Na początku listopada zarządzanie systemem od Kapscha miał odebrać Główny Inspektorat Transportu Drogowego, który delegował zadania do innych instytucji państwowych, w tym do Instytutu Łączności, który zdecydował się na negocjacje z obecnym operatorem. Jest to sygnał, że Kapsch ma ratować rząd i Główny Inspektorat Transportu Drogowego. Przerażono się operacji dekompozycji tego systemu. Jeżeli urzędnicy będą się słuchać Kapscha to płynnie przejdziemy okres zmian w systemie poboru opłat drogowych.

Cała sytuacja pokazuje to jak źle rozegrano całą sprawę - zaczynając od przetargu zorganizowanego przed Generalną Dyrekcję Dróg Krajowych i Autostrad, który nie wiadomo na co był. To był konkurs piękności – co kto chce zrobić, to niech składa ofertę. Zamiast zrobić jasny przetarg na kontynuację obecnego systemu z jakimiś unowocześnieniami. Następnie wszystko się rozeszło. Jedna część systemu idzie do jednej firmy, potem są tryby przyśpieszone postępowań – tłumaczone jest to słusznie tym, że jest za pięć dwunasta. To wszystko powinno być dużo lepiej zorganizowane, gdyż są to duże pieniądze. Postępowanie GDDKiA było zorganizowane za późno i było rozwleczone. Mam nadzieję, że Kapschowi uda się spiąć razem ten system, bo jak mówiłem rozpoczęto jego dekompozycję. Gdyby nie ta interwencja to moglibyśmy spodziewać się strat i mniejszych wpływów do Krajowego Funduszu Drogowego.

Teraz mamy też za dużo stron zaangażowanych w cały proces. Do tej pory była tylko GDDKiA, która współpracowała z Kapschem. System miał działać i Dyrekcja nie musiała sprawdzać, gdzie Kapsch zamawia kawę, a gdzie rozbudowę infrastruktury. I tak to powinno wyglądać, ale przez nieudolny przetarg zaczęto rozdrabniać coś, czym powinna zająć się jedna firma z doświadczeniem. W wyniku tego rozdrobnienia systemem zaczęły zajmować się podmioty z doświadczeniem szczątkowym, w jednym aspekcie, albo z doświadczeniem w innych technologiach. Teraz zauważono, że grozi nam katastrofa i ktoś poszedł po rozum do głowy by poprosić Kapscha o pomoc. Miejmy nadzieję, że firma poradzi sobie w nowym środowisku, współpracując z rozdrobnionymi podmiotami.

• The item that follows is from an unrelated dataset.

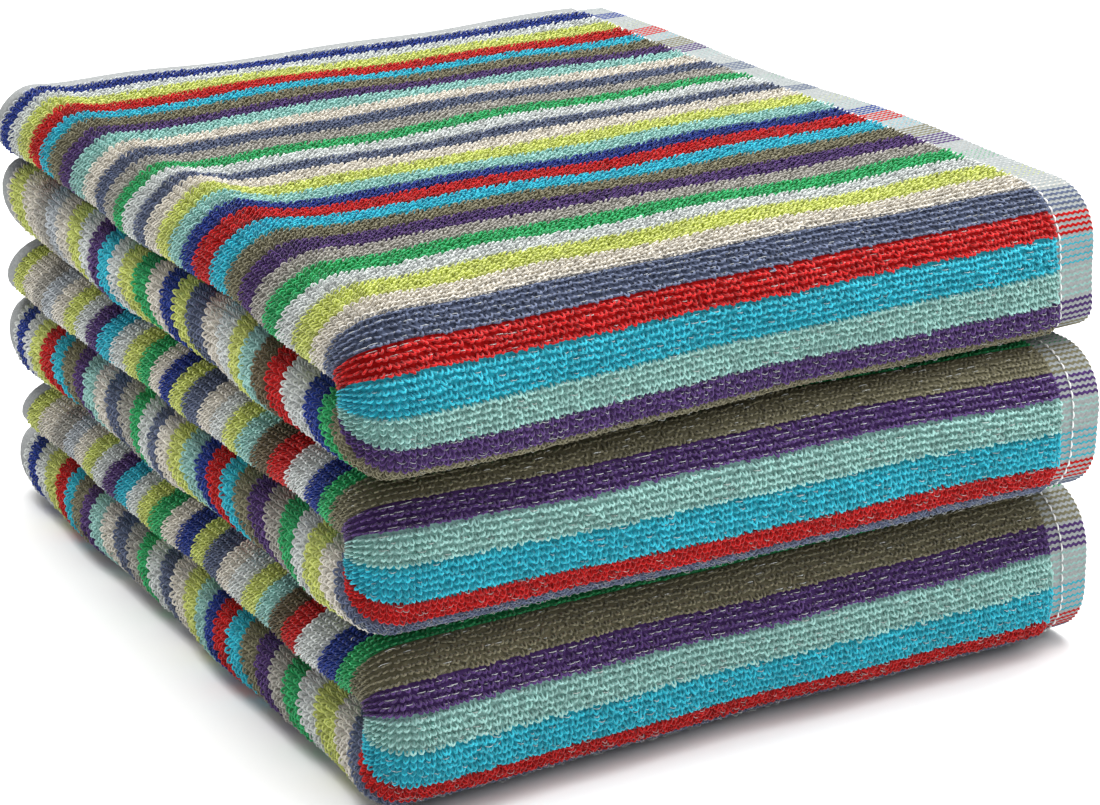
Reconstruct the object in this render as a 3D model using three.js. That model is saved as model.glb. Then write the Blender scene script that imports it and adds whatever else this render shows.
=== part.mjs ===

Najdziwniejsze w całej sytuacji jest to, że Główny Inspektorat Transportu Drogowego, który miał zająć się operowaniem systemem delegował wszystkie kompetencje w tej sprawie i nie ma już ich żadnych. Zresztą we wszystkich postepowaniach przetargowych, wyjaśniano tryby przyśpieszone brakiem kompetencji Inspektoratu. Pobór opłat lepiej, gdyby pozostał w GDDKiA, gdyż Dyrekcja ma większe doświadczenie. Inspektorat został powołany w innych celach, ale ma wielkie ambicje i bierze wszystko, tworząc misz-masz kompetencji. To mogło zaszkodzić poborowi opłat.

- Adrian Furgalski, Zespół Doradców Gospodarczych TO.